Blurry vision and diabetes
Blurry vision can be due to diabetes — even if you’re not aware you have the disease.
Diabetes can cause temporary or permanent changes in the lens and the retina of the eye, depending on how severe the condition is and how long you’ve had it.
Hyperglycemia and hypoglycemia
The blood sugar spikes (hyperglycemia) associated with diabetes is a common cause of blurred vision among diabetics. When blood sugar levels are too high, the lens inside the eye retains water and starts to swell.
The normally clear lens sits directly behind the pupil and helps you focus on objects. Since light has to pass through the lens before it can be focused on the retina, the result of this swelling is blurry vision.
Low blood sugar (hypoglycemia) can also lead to blurry vision, but for an entirely different reason. Instead of directly affecting your eye, low blood glucose can temporarily affect the way your brain receives and interprets your vision. This is what causes your eyesight to appear blurred.
These forms of blurry vision make the world around you appear out of focus and harder to interpret. If you wear prescription glasses or contact lenses, the effect can be similar to what you might experience when you aren’t wearing your corrective lenses.
In these cases, your level of blurry vision will be roughly the same in the morning, at night and throughout the day.
Blurry vision can be experienced by people with Type 1 or Type 2 diabetes. Although each type of the disease has a unique effect on insulin and a different underlying cause, Type 1 and Type 2 diabetes can both raise and lower your blood sugar. When it shifts to an abnormal level, blurred vision can follow.
Does blurry vision from diabetes go away?
Experiencing blurry vision as a result of diabetes can feel unsettling. Naturally, one of the first things you might ask yourself is how long it’s going to last.

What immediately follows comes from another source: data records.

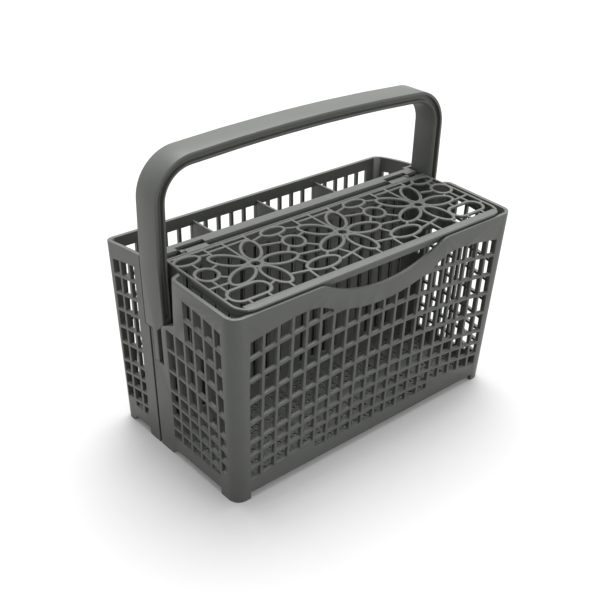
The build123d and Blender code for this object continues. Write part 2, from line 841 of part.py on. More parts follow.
# Grille lid with skirts and hinge barrels
lid_plane = Plane(
    origin=(0, lid_front_y, lid_front_z),
    x_dir=(1, 0, 0),
    z_dir=(0, -sin(lid_tilt), cos(lid_tilt)),
)
with BuildPart() as lid:
    with BuildSketch(lid_plane):
        add(lid_outline(0, 0, 0, lid_corner_radius))
        inner_radius = lid_corner_radius - lid_side_border
        add(
            lid_outline(lid_side_border, lid_front_border, lid_rear_border, inner_radius),
            mode=Mode.SUBTRACT,
        )
    extrude(amount=-lid_plate)
    with BuildSketch(lid_plane):
        add(lid_rings(ring_width))
        for i in (-1, 0, 1):
            for x0, v0, x1, v1 in flower_ribs:
                x = i * flower_pitch
                add(lid_rib_face(x + x0, v0, x + x1, v1))
        for x in (-flower_pitch / 2, flower_pitch / 2):
            for x0, v0, x1, v1 in gap_ribs:
                add(lid_rib_face(x + x0, v0, x + x1, v1))
        for side in (-1, 1):
            for x0, v0, x1, v1 in end_ribs:
                add(lid_rib_face(side * x0, v0, side * x1, v1))
        add(lid_rings(0), mode=Mode.SUBTRACT)
        edge = lid_side_border / 2
        add(lid_outline(edge, edge, edge, lid_corner_radius - edge), mode=Mode.INTERSECT)
    extrude(amount=-lid_plate)
    skirt_x = lid_half_width - lid_skirt_thickness
    skirt_front = lid_front_y + lid_skirt_front
    skirt_end = recess_end_y - lid_skirt_end_gap
    skirt = prism_x(
        [
            (skirt_front, lid_top(skirt_front) - lid_plate / 2),
            (skirt_end, lid_top(skirt_end) - lid_plate / 2),
            (skirt_end, lid_top(skirt_end) - lid_skirt_depth),
            (skirt_front, lid_top(skirt_front) - lid_skirt_depth),
        ],
        skirt_x,
        lid_half_width,
    )
    add(both_sides(skirt))
    for side in (-1, 1):
        start = side * hinge_x - hinge_barrel_length / 2
        with BuildSketch(Plane.YZ.offset(start)):
            with Locations((hinge_y, hinge_z)):
                Circle(hinge_barrel_diameter / 2)
            Polygon(
                (lid_rear_y - 1, lid_top(lid_rear_y - 1)),
                (lid_rear_y - 1, lid_top(lid_rear_y - 1) - lid_plate),
                (hinge_y, hinge_z - 1),
                (hinge_y, hinge_z + hinge_barrel_diameter / 2),
                align=None,
            )
        extrude(amount=hinge_barrel_length)
        outer_end = side * (hinge_x + hinge_barrel_length / 2)
        with BuildSketch(Plane.YZ.offset(outer_end)):
            with Locations((hinge_y, hinge_z)):
                Circle(hinge_pin_diameter / 2)
        extrude(amount=side * hinge_pin_length)
lid.part.label = "lid"

os.makedirs("parts", exist_ok=True)
export_step(front_basket.part, "parts/front_basket.step")
export_step(rear_basket.part, "parts/rear_basket.step")
export_step(lid.part, "parts/lid.step")
export_step(handle.part, "parts/handle.step")
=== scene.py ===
import json
import math

import bmesh
import bpy
from mathutils import Matrix, Vector


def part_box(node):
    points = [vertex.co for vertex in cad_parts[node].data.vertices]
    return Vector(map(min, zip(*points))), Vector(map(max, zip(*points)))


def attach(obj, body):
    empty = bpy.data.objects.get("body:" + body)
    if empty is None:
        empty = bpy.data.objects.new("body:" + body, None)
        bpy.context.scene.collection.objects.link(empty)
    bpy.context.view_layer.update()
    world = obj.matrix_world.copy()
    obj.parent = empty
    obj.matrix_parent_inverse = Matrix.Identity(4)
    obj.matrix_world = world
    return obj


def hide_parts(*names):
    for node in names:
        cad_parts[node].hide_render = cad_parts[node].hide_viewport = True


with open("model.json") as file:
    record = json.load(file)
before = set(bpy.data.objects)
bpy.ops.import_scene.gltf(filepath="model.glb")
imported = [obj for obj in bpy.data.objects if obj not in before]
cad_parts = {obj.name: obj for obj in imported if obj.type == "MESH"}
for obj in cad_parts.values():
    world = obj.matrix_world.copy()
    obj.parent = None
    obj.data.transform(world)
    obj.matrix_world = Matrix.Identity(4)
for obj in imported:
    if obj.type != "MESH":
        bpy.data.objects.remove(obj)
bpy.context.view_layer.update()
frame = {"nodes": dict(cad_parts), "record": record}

# Sizes are in millimetres and angles in degrees, unless a comment says otherwise
MM = 0.001

# Camera: place in metres, turn right of +Y, drop below level, roll and lens
camera_place = Vector((-0.3887, -0.41701, 0.39801))
camera_turn = 42.016
camera_drop = 29.448
camera_roll = 1.894
camera_lens = 58.08

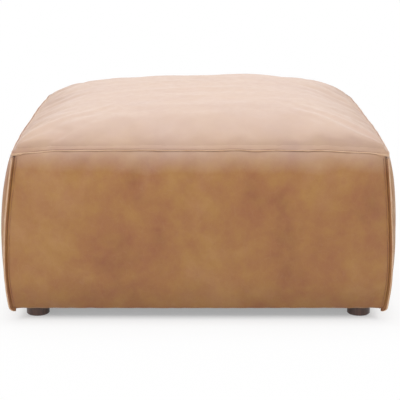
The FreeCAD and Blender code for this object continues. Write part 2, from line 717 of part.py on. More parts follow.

When the visual disturbance is caused by hyperglycemia or hypoglycemia alone, your blurry vision should go away with time and regulation of your blood sugar. It can take several weeks for your blood sugar level — and with it, your vision — to return to normal. But the effect may only be temporary.
Blurred vision can come and go any time your blood sugar level fluctuates. If you have diabetes and experience blurry vision (even if it goes away), speak with your doctor.
Diabetic eye conditions that can cause blurred vision
While blurry vision due to blood sugar levels is mostly temporary, diabetes can also lead to separate, more serious eye conditions.
Diabetes can cause damage to the retina and blood vessels in the back of the eye. This is known as diabetic retinopathy. Blurred vision is a symptom, but people usually experience fluctuating vision instead of a constant blur.
The term “retinopathy” means that the retina has been damaged in some way. When the retina is damaged, blurry vision, and eventually vision loss, can occur.
When this happens, blurry vision will not go away. But with the help of diabetic retinopathy treatment, damage can often be slowed or stopped, reducing the risk of any further vision loss.
Cataracts, another common cause of blurry vision, can also occur when blood sugar changes due to diabetes cause the lens of the eye to become cloudy over time. Blurred vision tends to be one of the earlier signs of cataracts, along with slightly fading colors, increased glare and difficulty seeing at night.
Less commonly, diabetes can also lead to a serious form of glaucoma called acute angle-closure glaucoma. It happens when the pressure inside your eye rises very quickly.
In addition to blurry vision, angle-closure glaucoma can cause very noticeable, immediate symptoms, including severe eye pain, nausea and vomiting. If this happens to you, seek medical care immediately.
SEE RELATED: Different types of diabetic eye problems
Keep in touch with your eye doctor
Frequent check-ups with your eye doctor are critical to ensuring any eye damage is diagnosed and treated as early as possible. Retinopathy can start long before you notice visual symptoms, including blurry vision.
Be sure to schedule a comprehensive eye exam with an optometrist or ophthalmologist if you have diabetes and haven’t seen an eye doctor in a while.